**Data section**
---*---
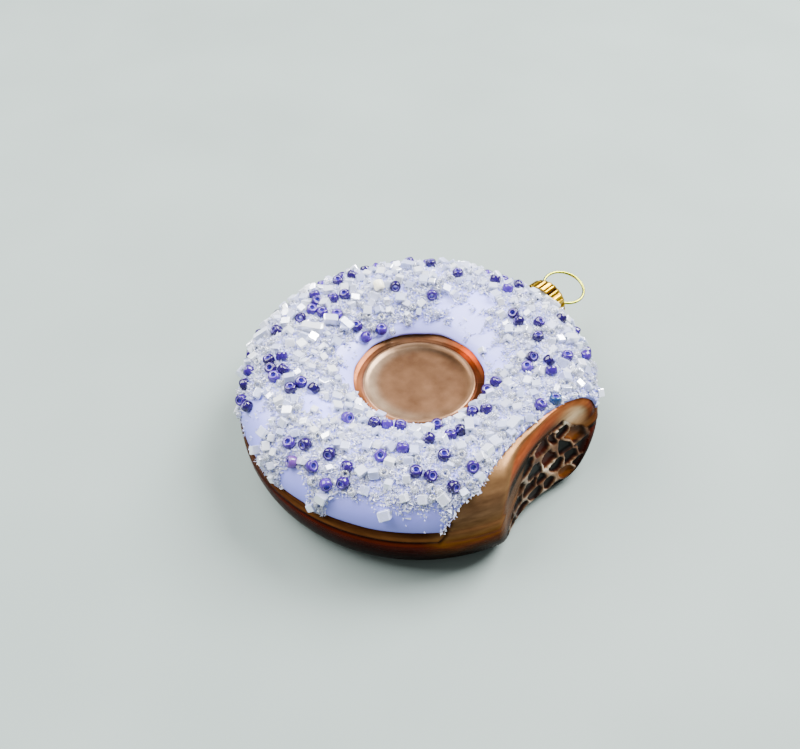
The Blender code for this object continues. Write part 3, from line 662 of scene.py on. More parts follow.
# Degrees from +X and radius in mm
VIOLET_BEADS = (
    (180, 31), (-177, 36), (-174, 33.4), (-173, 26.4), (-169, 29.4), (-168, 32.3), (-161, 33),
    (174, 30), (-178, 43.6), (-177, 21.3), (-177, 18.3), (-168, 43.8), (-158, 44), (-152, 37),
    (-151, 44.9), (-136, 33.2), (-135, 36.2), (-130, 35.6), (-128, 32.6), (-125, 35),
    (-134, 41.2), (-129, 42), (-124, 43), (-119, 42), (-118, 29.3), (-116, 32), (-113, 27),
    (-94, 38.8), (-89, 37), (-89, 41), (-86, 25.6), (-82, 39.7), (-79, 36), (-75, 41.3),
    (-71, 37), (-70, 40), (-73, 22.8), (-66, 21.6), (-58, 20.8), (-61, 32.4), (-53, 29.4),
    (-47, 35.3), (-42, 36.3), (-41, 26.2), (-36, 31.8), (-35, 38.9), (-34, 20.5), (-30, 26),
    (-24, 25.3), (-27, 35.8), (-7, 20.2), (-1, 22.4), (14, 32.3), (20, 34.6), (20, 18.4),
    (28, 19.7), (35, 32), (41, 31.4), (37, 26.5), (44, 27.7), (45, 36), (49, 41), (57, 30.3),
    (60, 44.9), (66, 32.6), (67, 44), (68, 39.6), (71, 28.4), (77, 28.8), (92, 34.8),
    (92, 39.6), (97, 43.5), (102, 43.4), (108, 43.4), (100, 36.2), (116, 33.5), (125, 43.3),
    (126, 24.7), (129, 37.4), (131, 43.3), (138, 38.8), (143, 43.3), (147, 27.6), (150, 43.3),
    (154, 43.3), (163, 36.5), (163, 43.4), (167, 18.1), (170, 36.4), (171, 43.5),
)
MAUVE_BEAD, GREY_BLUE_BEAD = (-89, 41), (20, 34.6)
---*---
**Task details**
Output the whole listing above again, word for word.

**Written answer**
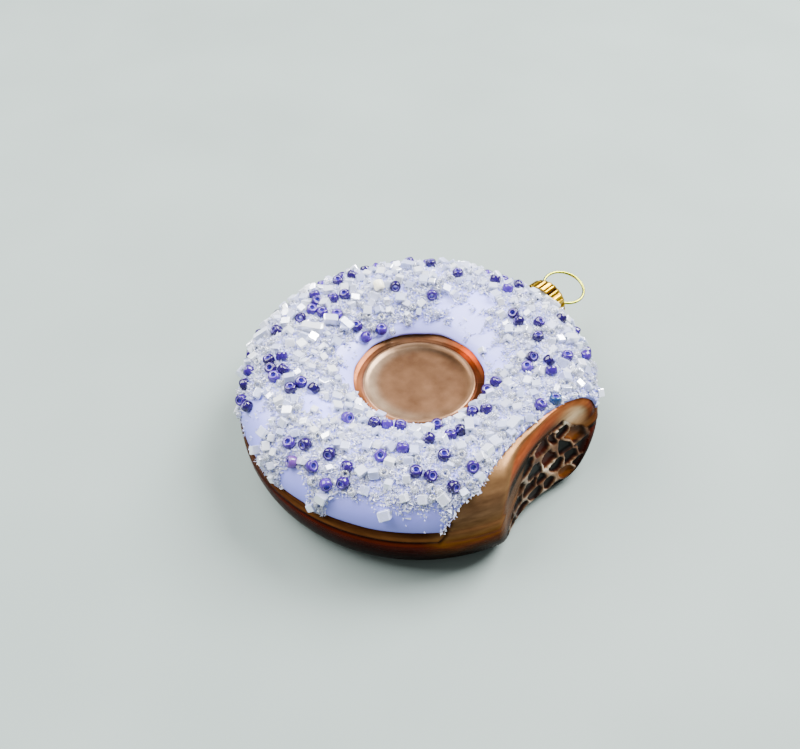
The Blender code for this object continues. Write part 3, from line 662 of scene.py on. More parts follow.
# Degrees from +X and radius in mm
VIOLET_BEADS = (
    (180, 31), (-177, 36), (-174, 33.4), (-173, 26.4), (-169, 29.4), (-168, 32.3), (-161, 33),
    (174, 30), (-178, 43.6), (-177, 21.3), (-177, 18.3), (-168, 43.8), (-158, 44), (-152, 37),
    (-151, 44.9), (-136, 33.2), (-135, 36.2), (-130, 35.6), (-128, 32.6), (-125, 35),
    (-134, 41.2), (-129, 42), (-124, 43), (-119, 42), (-118, 29.3), (-116, 32), (-113, 27),
    (-94, 38.8), (-89, 37), (-89, 41), (-86, 25.6), (-82, 39.7), (-79, 36), (-75, 41.3),
    (-71, 37), (-70, 40), (-73, 22.8), (-66, 21.6), (-58, 20.8), (-61, 32.4), (-53, 29.4),
    (-47, 35.3), (-42, 36.3), (-41, 26.2), (-36, 31.8), (-35, 38.9), (-34, 20.5), (-30, 26),
    (-24, 25.3), (-27, 35.8), (-7, 20.2), (-1, 22.4), (14, 32.3), (20, 34.6), (20, 18.4),
    (28, 19.7), (35, 32), (41, 31.4), (37, 26.5), (44, 27.7), (45, 36), (49, 41), (57, 30.3),
    (60, 44.9), (66, 32.6), (67, 44), (68, 39.6), (71, 28.4), (77, 28.8), (92, 34.8),
    (92, 39.6), (97, 43.5), (102, 43.4), (108, 43.4), (100, 36.2), (116, 33.5), (125, 43.3),
    (126, 24.7), (129, 37.4), (131, 43.3), (138, 38.8), (143, 43.3), (147, 27.6), (150, 43.3),
    (154, 43.3), (163, 36.5), (163, 43.4), (167, 18.1), (170, 36.4), (171, 43.5),
)
MAUVE_BEAD, GREY_BLUE_BEAD = (-89, 41), (20, 34.6)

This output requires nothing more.